As for the capabilites of the language itself, even around 2000, lisp really was secret alien technology. But by the time you could actually either afford the performance penalty on the desktop or to be web-based, the "inefficient" bunch is now also an option, offering more expressivity than C/C++ and better libraries/batteries than lisps.

> My guess is that (too?) "advanced" technology (at some point in time) doesn't get any traction on the mass market.

The point here is, IMO, that IT in general and programming languages in particular are very hard to innovate. PL innovations by definition don't offer more features than the status quo ante. Once you have a programming language that's sufficiently high level and with a sufficiently efficient compiler (in our timeline that was C), programming languages are effectively "feature-complete", there's never going to be a language with a feature that can't be replicated in C. In other words, the leap from ASM to C (or Fortran, Cobol, whatever, I'm using C for the sake of argument) is a 10x improvement, but everything after that has significantly diminishing returns.

What you're really doing is improving developer productivity: not every project needs C, so maybe write Python and be done in a tenth of the time, with a tenth of the bugs and without buffer overruns.

However what the market is after is "total" productivity: if my codebase is already in C, it's a huge productivity loss if we move to $NEW_LANGUAGE, regardless of the new features, and because language innovations has diminishing returns, it becomes increasingly difficult to justify switching.

> If something is called "academic" that implies "not pragmatic enough for use" for a lot of people, I suspect.

With that said, you are correct that there is sometimes a knee-jerk reaction. See for example the unreasonable pretense that "monad" is some kind of black magic.


Your analysis is quite astute. Lisp systems became big and resource-hungry ahead of newer, more affordable, less powerful machines being able to keep up.

Lisps were developed on departmental and corporate "big iron" computers from the beginning. Initially out of necessity, because those were the only viable computers that existed. Then later out of necessity because it was the only computers on which it would run well.

Very few languages (or other software!) that were popular on expensive big iron in the 1960-1985 era transitioned into the microcomputer era with their popularity intact, or at all.

For a window of time, microcomputer enthusiasts were simply not able to make any use of the big iron software at all. Those who programmed big iron at work and micros on the side did not pass on the knowledge from the big iron side to the newcomers who only knew consumer microcomputers. They just passed on stories and folklore. You can't pass on the actual knowledge without giving people the hands-on experience. And so the microcomputer culture came up with its own now iconic software.

Today we run descendants of Unix because Unix was actually developed pretty late into that big iron era, on smaller iron hardware; like a clumsy but workable ballerina, Unix readily made the hops to workstations having a few megabytes of memory like early Suns, to microcomputers like better-equipped 386 boxes.

There are stories from the 1980's of people developing some technology using Lisp, but then crystalizing it and rewriting it in something else, like C, to actually make it run on inexpensive hardware so they could market it.

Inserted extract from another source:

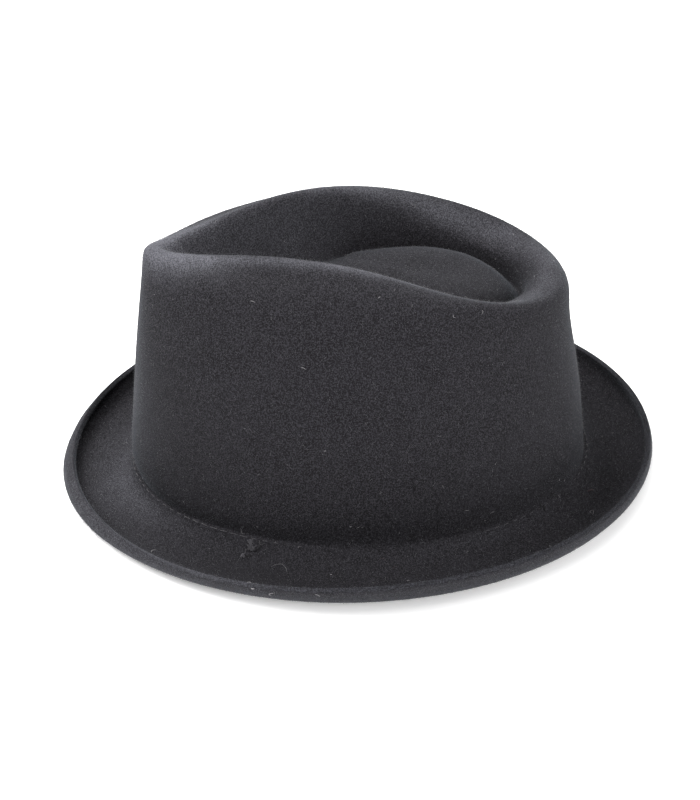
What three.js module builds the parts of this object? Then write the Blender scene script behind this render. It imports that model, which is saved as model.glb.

CLIPS is one example of this; there are others.

I don't think that people had no cycle to spare on 286 and 386 boxes. This is not true because even some much slower languages than Lisp were used for real programming. People used programs written in BASIC on 1 MHz 8 bit micros for doing real work. By and large, most of those people had no exposure to Lisp. BASIC was slow, but it fit resource-wise. Not fitting well into the memory is the deal breaker. Performance is not always a deal-breaker.

The Ashton-Tate dBase languages were another example of slow languages, yet widely used. They ran well on business microcomputers, and carried the selling story of being domain specific languages for database programming, something tremendously useful to a business.

All that said, our thinking today shouldn't be shackled today by some historical events 1980 to 1990.